Kementerian, melalui Ditjen Kebudayaan, telah mengadaptasi lima domain warisan budaya tak benda, termasuk tradisi lisan dan ekspresi, ke dalam struktur digital .

Begitu pula, Badan Riset dan Inovasi Nasional (BRIN) turut memformulasikan strategi untuk melestarikan pantun dan tradisi lisan lainnya di era digital.

Kehadiran program ini menjadi bukti bahwa dunia pendidikan tidak harus terjebak pada cara lama. Apa yang dilakukan UNJ di SMPN 1 Purwasari merupakan jembatan untuk menghubungkan akar budaya dengan kebutuhan masa kini.

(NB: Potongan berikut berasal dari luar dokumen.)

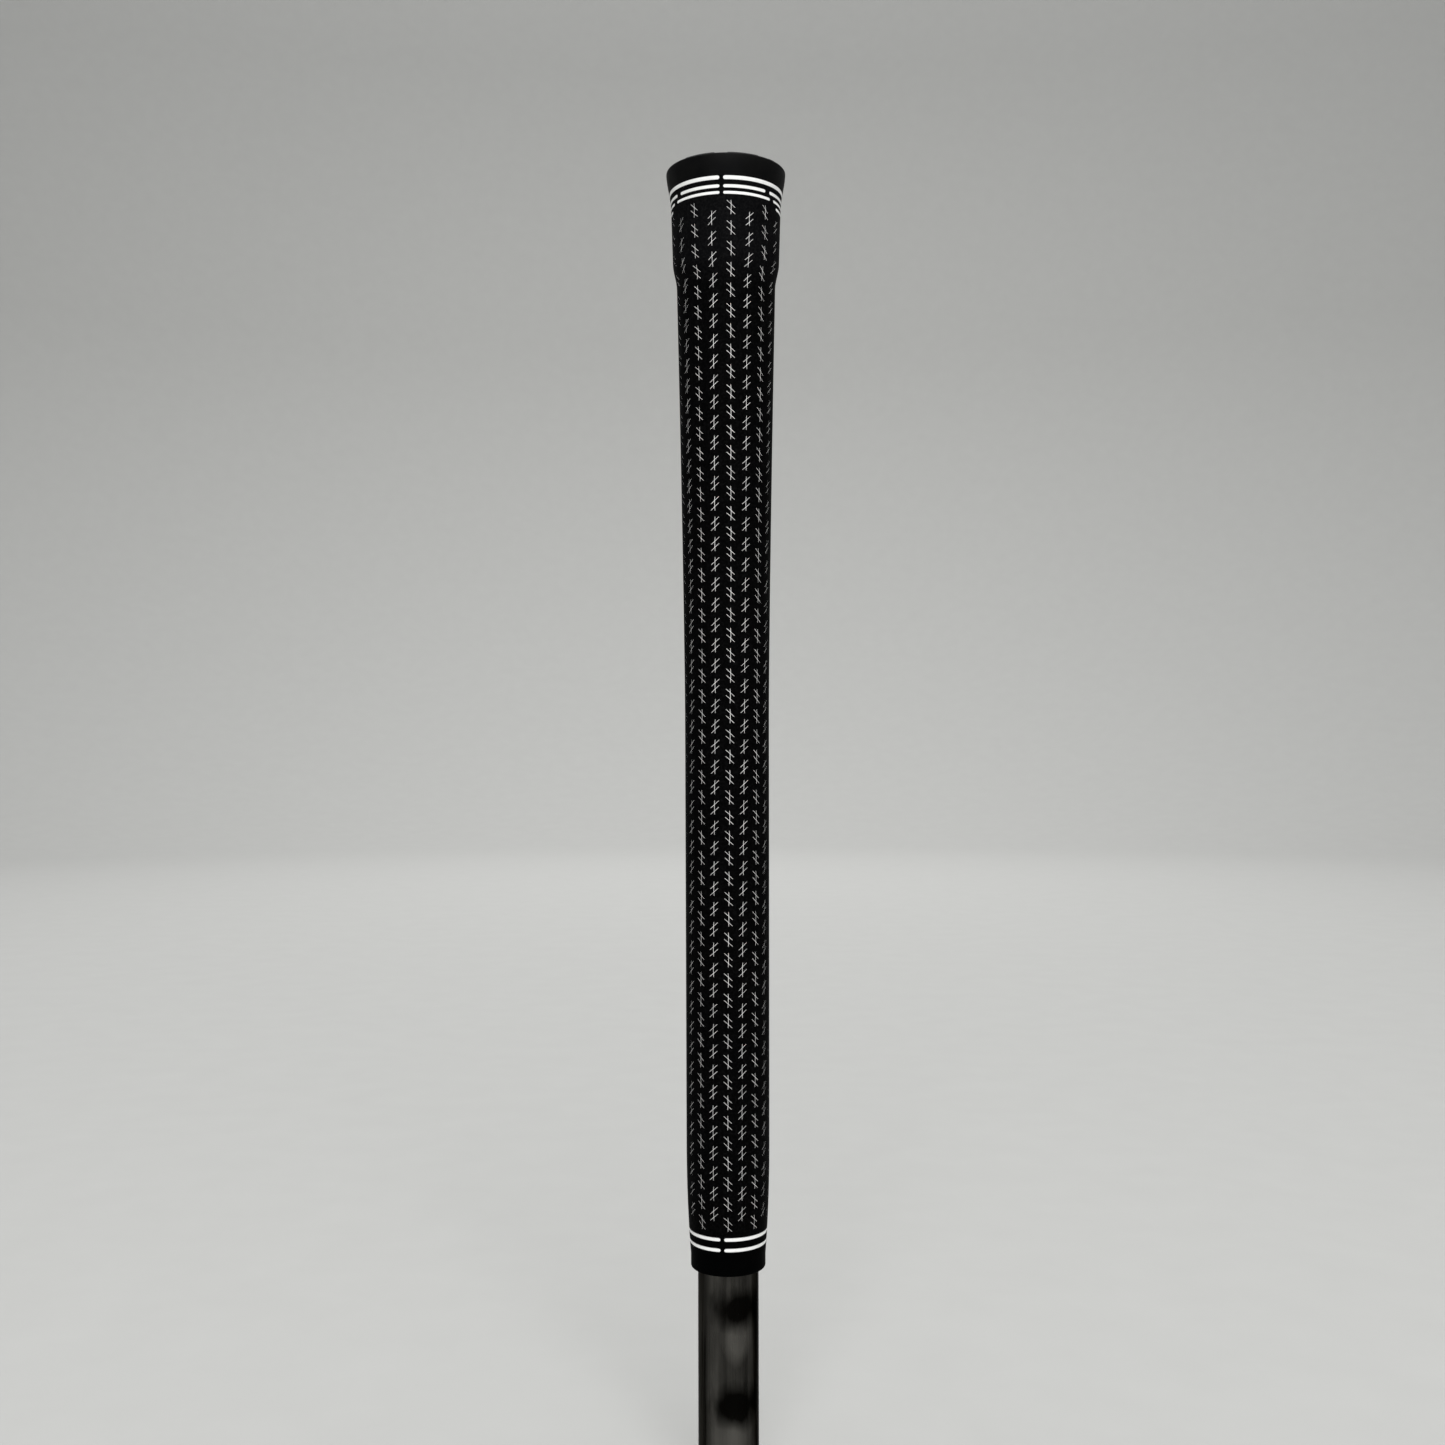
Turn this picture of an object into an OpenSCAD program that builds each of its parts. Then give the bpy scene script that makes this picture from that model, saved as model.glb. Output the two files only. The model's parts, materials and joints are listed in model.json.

Dengan pendekatan inovatif, budaya lokal justru bisa menjadi kebanggaan baru generasi muda.
Selain itu, proyek ini juga diharapkan menjadi model bagi sekolah-sekolah di daerah lain untuk mengintegrasikan seni tradisi dengan teknologi. Auliya berharap langkah kecil ini dapat memicu gerakan yang lebih besar.

“Bayangkan jika setiap daerah bisa mendokumentasikan dan mengemas seni tradisinya dalam format digital. Kita tidak hanya melestarikan budaya, tapi juga memberi generasi muda sarana untuk mencintai dan membanggakan akar mereka sendiri,”pungkasnya.